The 5+ data looks like a small hill, choppily rising to a peak in 2011, before commencing a steady decline. The average age of a New Zealander is around 40, meaning the 5+ chart is significantly impacted by the large number of older New Zealanders whose behaviour has been least impacted by technology. That's the group that still subscribes to newspapers, listens to the radio and has a Sky box. So when you see the hill steadily descending, what you're really seeing is one half of the population whose habits are changing quickly, while another is not really changing their behaviour at all. You'll notice that for a brief period audience growth outpaces population growth – that was driven by the chill wind of the GFC, which forced us all to stay inside watching our pennies for a few years.

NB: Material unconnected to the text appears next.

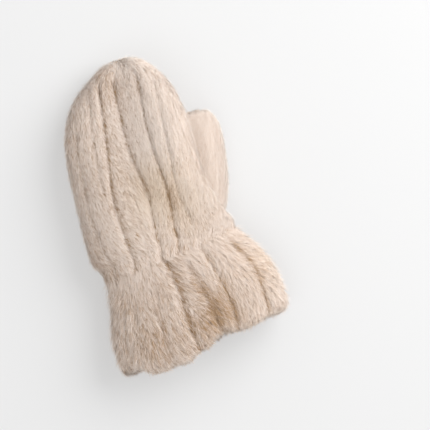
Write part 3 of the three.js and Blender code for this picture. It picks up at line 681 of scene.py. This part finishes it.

This cohort covers close to half our population, and encompasses the period from leaving high school through our peak earning years. This one still has that hill characteristic, but drops far more steeply through the 2010s. This was the period during which broadband spread swiftly, and Lightbox, Netflix and Neon all launched. TVNZ also started to put significant resources into TVNZ OnDemand, which just this week rebranded to TVNZ+, with a flash event to celebrate its launch. This is quite a change for a platform that wasn't even mentioned at sales events when The Spinoff was founded in 2014.
We see a choppy rise up to a peak of around 370,000, dropping to less than half of that in the present day. This is significant because 25-54 is the group most sought after by advertisers. It's the one that funds our TV networks with its attention, and which is also the target for the largest chunk of our publicly funded media through NZ On Air. The fact that it has declined by more than half in just a decade shows how seismic the behaviour change has been. It's a combination of smartphones, social media, streaming and ultra-fast broadband that has combined to hollow out the audience for television. It was once the great unifying media source – now a shadow of what it once was.
This is where things get very scary. Due to the lack of precisely matching census data it's hard to say exactly how many people there are in any of these cohorts. But 18-34 is the start of our working lives, the period that (in theory) encompasses tertiary education, career choice, marrying and starting a family and (again, in theory) purchasing a home. It's when crucial patterns are established that may stick for the balance of our lives – which is why advertisers are so keen to reach this group.
This chart shows why television is no longer the place to do that. We see a peak around the time of the GFC, as we did with the other groups. But the drop-off is enormously steep. This group, which encompasses most millennials and older parts of Gen Z, is the first true born internet generation. Their habits are wildly diverse, shaped by algorithms, social and the very small screen. We as a society have not changed to meet their evolved behaviours nearly fast enough to keep up – and this is in part because we haven't really acknowledged that they have gone.
This is the big challenge facing the merged TVNZ-RNZ, but also everyone who seeks to influence the public, and know what it is they experience and believe. And as these charts show, there has been a seismic audience shift – one that we don't really wrestle with until we see the data.